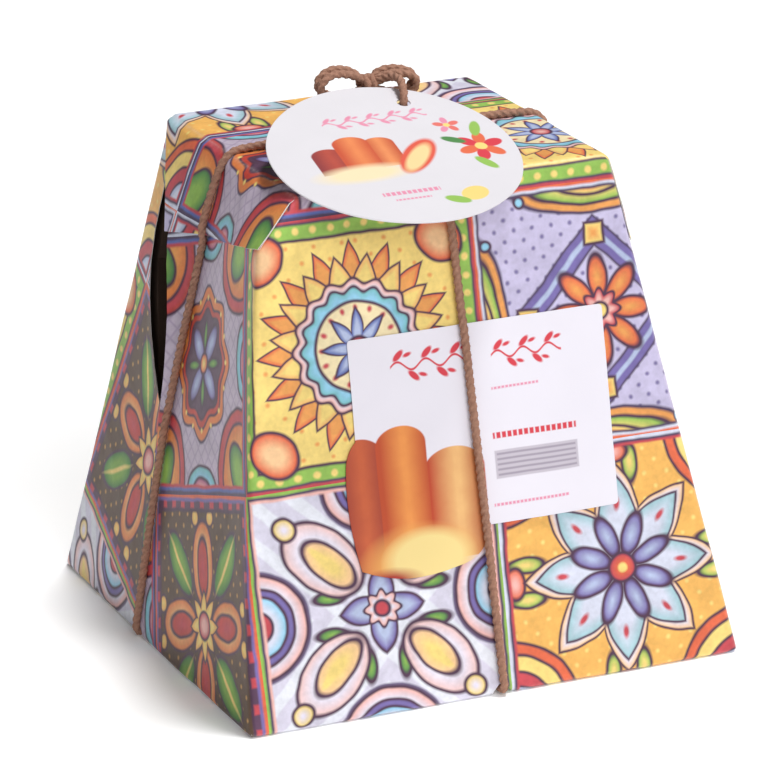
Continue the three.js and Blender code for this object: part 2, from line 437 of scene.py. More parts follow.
def unfolded(s, t, lean):
    """A flat sheet's place beyond its left fold line, in the coordinates of the end behind it."""
    turn = math.atan(lean) + math.atan(EDGE_SLOPE)
    x, y = s + BASE / 2, t
    return (
        x * math.cos(turn) - y * math.sin(turn) + BASE / 2,
        x * math.sin(turn) + y * math.cos(turn),
    )


def folded_back(u, v, lean):
    """The flat place of a point given in the end's coordinates: the reverse of unfolded."""
    turn = -math.atan(lean) - math.atan(EDGE_SLOPE)
    x, y = u - BASE / 2, v
    return Vector((
        x * math.cos(turn) - y * math.sin(turn) - BASE / 2,
        x * math.sin(turn) + y * math.cos(turn),
    ))


def fold_s(t, lean):
    """Where the left fold line of a sheet lies at the height t."""
    return -BASE / 2 + lean * t


def end_place(end, s, t, layer):
    """The place of a near or far fold's point, joined smoothly to the fold line."""
    u, v = unfolded(s, t, end.fold_lean)
    place = end.place(u, v, layer(u, v))
    reach = max(half_width(v) - u, 0)
    along = max(v / math.cos(math.atan(EDGE_SLOPE)) * math.cos(math.atan(end.fold_lean)), 0)
    edge_u, edge_v = unfolded(fold_s(along, end.fold_lean), along, end.fold_lean)
    there = end.place(edge_u, edge_v, layer(edge_u, edge_v))
    wanted = on_face("front", *front_edge(end, front_height(end, along)), 0)
    return place + (wanted - there) * math.exp(-reach / JOIN_REACH)


# %% The loose left edge
SHOULDER = 203.6       # where the loose left edge turns back to the top corner
BULGE = 2.2
BULGE_REACH = 22
CREASE_DEPTH = 0.35    # how far the loose fold is rounded, in bends
CREASE_IN = -(PLANES["front"][1] + PLANES["left"][1]).normalized() * MM * BEND * CREASE_DEPTH


def front_height(end, along):
    """The height on the front face where a height up the near fold's edge is joined to it."""
    if end is RIGHT or along < SHOULDER:
        return along
    whole = SLANT / math.cos(math.atan(EDGE_SLOPE)) * math.cos(math.atan(end.fold_lean))
    return SHOULDER + (along - SHOULDER) * (SLANT - SHOULDER) / (whole - SHOULDER)


def front_edge(end, t):
    """The edge of the front face at a height t, as a place in the face."""
    s = fold_s(min(t, SHOULDER), end.fold_lean)
    if end is LEFT and t > SHOULDER:
        return s + (-TOP / 2 - s) * (t - SHOULDER) / (SLANT - SHOULDER), t
    return end.sign * fold_s(t, end.fold_lean), t


def crease(s, t):
    """How near a flat place is to the loose left fold, from 0 to 1."""
    lean = LEFT.fold_lean
    if t > SHOULDER:
        lean = (-TOP / 2 - fold_s(SHOULDER, lean)) / (SLANT - SHOULDER)
    away = abs(s - front_edge(LEFT, t)[0]) / math.hypot(1, lean)
    return max(1 - away / BEND, 0)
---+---
◆ WHAT THE EXERCISE ASKS
Reproduce, please, the lines of the material from its first line down to the line containing "return place +", keeping both ends and nothing beyond them.

◆ FULL OUTPUT
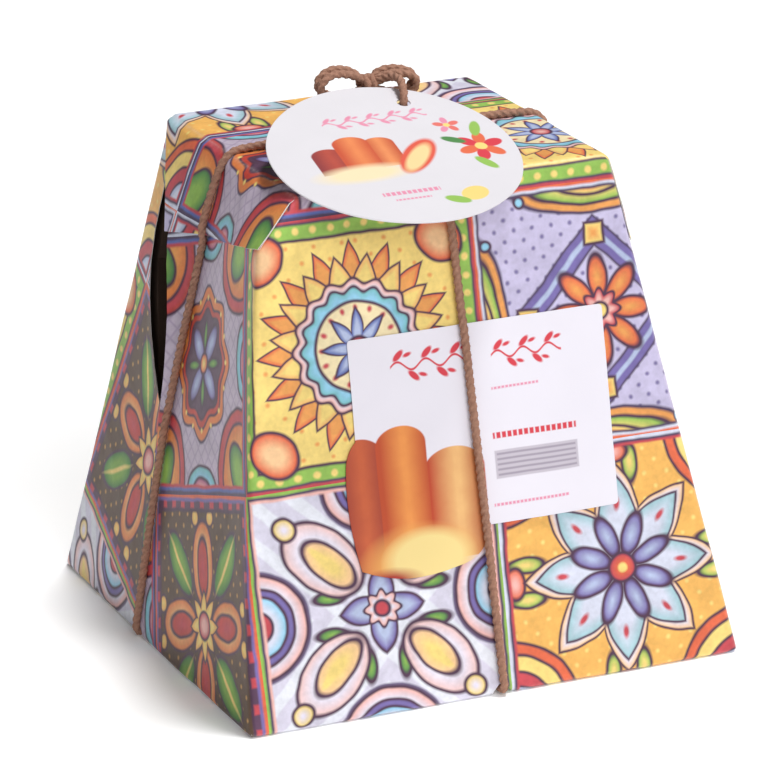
Continue the three.js and Blender code for this object: part 2, from line 437 of scene.py. More parts follow.
def unfolded(s, t, lean):
    """A flat sheet's place beyond its left fold line, in the coordinates of the end behind it."""
    turn = math.atan(lean) + math.atan(EDGE_SLOPE)
    x, y = s + BASE / 2, t
    return (
        x * math.cos(turn) - y * math.sin(turn) + BASE / 2,
        x * math.sin(turn) + y * math.cos(turn),
    )


def folded_back(u, v, lean):
    """The flat place of a point given in the end's coordinates: the reverse of unfolded."""
    turn = -math.atan(lean) - math.atan(EDGE_SLOPE)
    x, y = u - BASE / 2, v
    return Vector((
        x * math.cos(turn) - y * math.sin(turn) - BASE / 2,
        x * math.sin(turn) + y * math.cos(turn),
    ))


def fold_s(t, lean):
    """Where the left fold line of a sheet lies at the height t."""
    return -BASE / 2 + lean * t


def end_place(end, s, t, layer):
    """The place of a near or far fold's point, joined smoothly to the fold line."""
    u, v = unfolded(s, t, end.fold_lean)
    place = end.place(u, v, layer(u, v))
    reach = max(half_width(v) - u, 0)
    along = max(v / math.cos(math.atan(EDGE_SLOPE)) * math.cos(math.atan(end.fold_lean)), 0)
    edge_u, edge_v = unfolded(fold_s(along, end.fold_lean), along, end.fold_lean)
    there = end.place(edge_u, edge_v, layer(edge_u, edge_v))
    wanted = on_face("front", *front_edge(end, front_height(end, along)), 0)
    return place + (wanted - there) * math.exp(-reach / JOIN_REACH)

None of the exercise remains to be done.